** BEGIN DATASET EXTRACT **

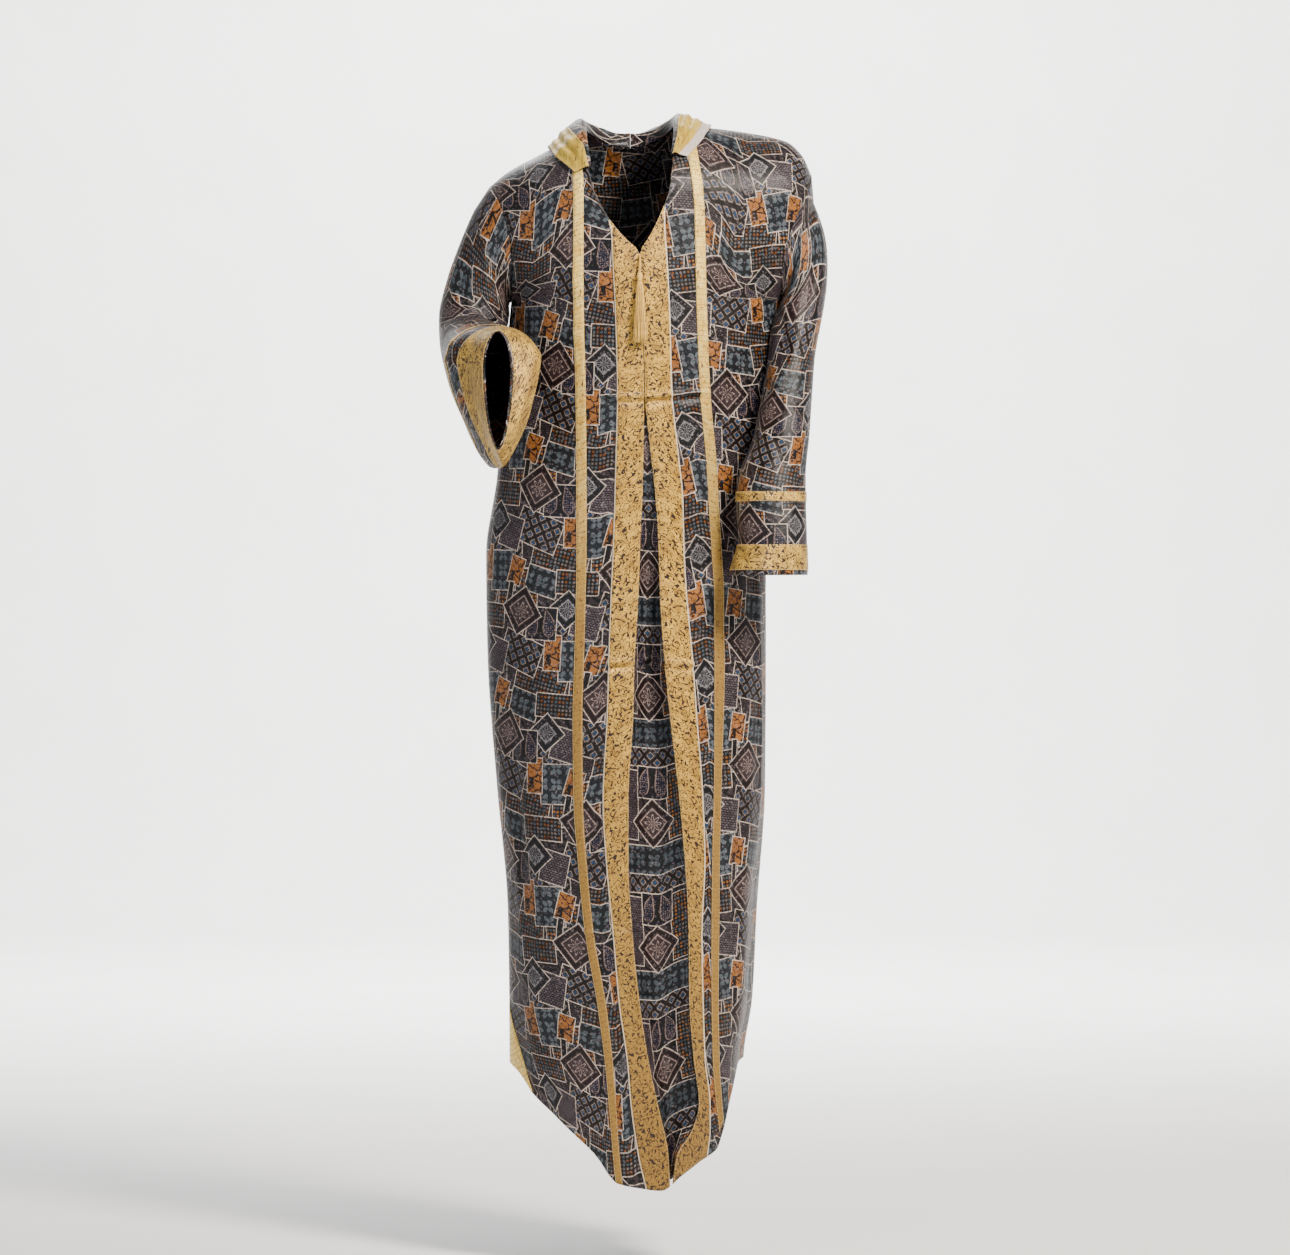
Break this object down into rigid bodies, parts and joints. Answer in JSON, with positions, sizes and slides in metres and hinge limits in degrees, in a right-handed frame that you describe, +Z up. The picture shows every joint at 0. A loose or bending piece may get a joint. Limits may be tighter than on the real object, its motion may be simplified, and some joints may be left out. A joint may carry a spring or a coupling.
{
  "type": "hooded abaya",
  "caption": "Long hooded abaya in patchwork-printed satin, worn form: V neck with brocade bands, inverted front pleat, curved hem, hood lying down, tassel.",
  "frame": {"origin": "the middle of the neck, on the line of the shoulders, where the wearer carries the garment", "axes": "+Z up along the body, the front faces -Y, the wearer's left is at +X"},
  "size_m": [0.5309, 0.3826, 1.4657],
  "materials": {
    "print": "satin with a dark patchwork print",
    "brocade": "woven gold brocade",
    "thread": "twisted rayon thread"
  },
  "bodies": {
    "root": {"front_panel_right": "print", "front_band_right": "brocade", "side_trim_right": "brocade", "vent_trim_right": "brocade", "front_panel_left": "print", "front_band_left": "brocade", "side_trim_left": "brocade", "back_panel": "print", "pleat_inset": "print", "sleeve_right": "print", "cuff_trim_right": "brocade", "cuff_band_right": "brocade", "sleeve_left": "print", "cuff_trim_left": "brocade", "cuff_band_left": "brocade", "hood_right": "print", "hood_band_right": "brocade", "hood_left": "print", "hood_band_left": "brocade", "tassel": "thread"}
  },
  "joints": []
}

** END DATASET EXTRACT **

WHAT THIS TASK INVOLVES. Copy out the lines that hold "with".

SOLUTION BELOW.
Break this object down into rigid bodies, parts and joints. Answer in JSON, with positions, sizes and slides in metres and hinge limits in degrees, in a right-handed frame that you describe, +Z up. The picture shows every joint at 0. A loose or bending piece may get a joint. Limits may be tighter than on the real object, its motion may be simplified, and some joints may be left out. A joint may carry a spring or a coupling.
  "caption": "Long hooded abaya in patchwork-printed satin, worn form: V neck with brocade bands, inverted front pleat, curved hem, hood lying down, tassel.",
    "print": "satin with a dark patchwork print",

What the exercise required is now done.